Under IFRS, income tax payables are classified as current unless an unconditional right to defer payment for a period greater than twelve months exists.

As of December 31, 2017 and March 31, 2017, the amounts reclassified from other liabilities to income tax payables were $487 thousand and $526 thousand, respectively.

F) Employee benefits

Under U.S. GAAP, actuarial gains and losses arising in the period are recognized immediately in OCI and amortized from accumulated OCI into the profit or loss over the employees’ remaining service period.

Under IFRS, remeasurements of the net defined benefit liability (asset) are recognized in OCI and are not reclassified to profit or loss in a subsequent period.

As of December 31, 2017, net defined benefit assets included in other assets, deferred tax assets and remeasurements of the net defined benefit liability or asset related to components of accumulated other comprehensive income were adjusted for a decrease of $90 thousand, $54 thousand and an increase of $984 thousand, respectively.

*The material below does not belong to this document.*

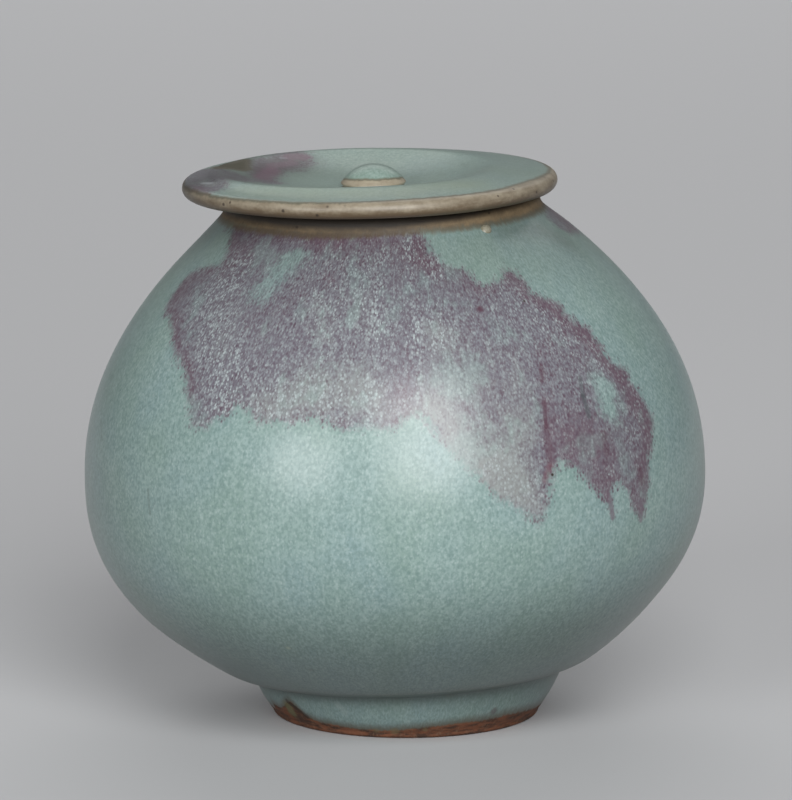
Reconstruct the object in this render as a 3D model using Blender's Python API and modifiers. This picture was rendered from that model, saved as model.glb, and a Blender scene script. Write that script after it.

For the twelve months and three months ended December 31, 2017, operating expense for employee benefits was adjusted for a decrease of $108 thousand.

As of March 31, 2017, net defined benefit assets included in other assets, net defined benefit liabilities, deferred tax assets and remeasurements of the net defined benefit liability or asset related to components of accumulated other comprehensive income were adjusted for a decrease of $90 thousand, $17 thousand, $57 thousand and an increase of $1,021 thousand, respectively.

G) Share-Based Compensation

Under U.S. GAAP, we recognized compensation expense by straight-line method and recognized excess tax benefits from share-based payments.

Under IFRS, we recognized compensation expense by graded vesting and there is no requirement of recognizing excess tax benefits under IFRS.

For the twelve months and three months ended December 31, 2017, operating expense for share-based compensation was adjusted for a decrease of $101 thousand and $50 thousand, respectively.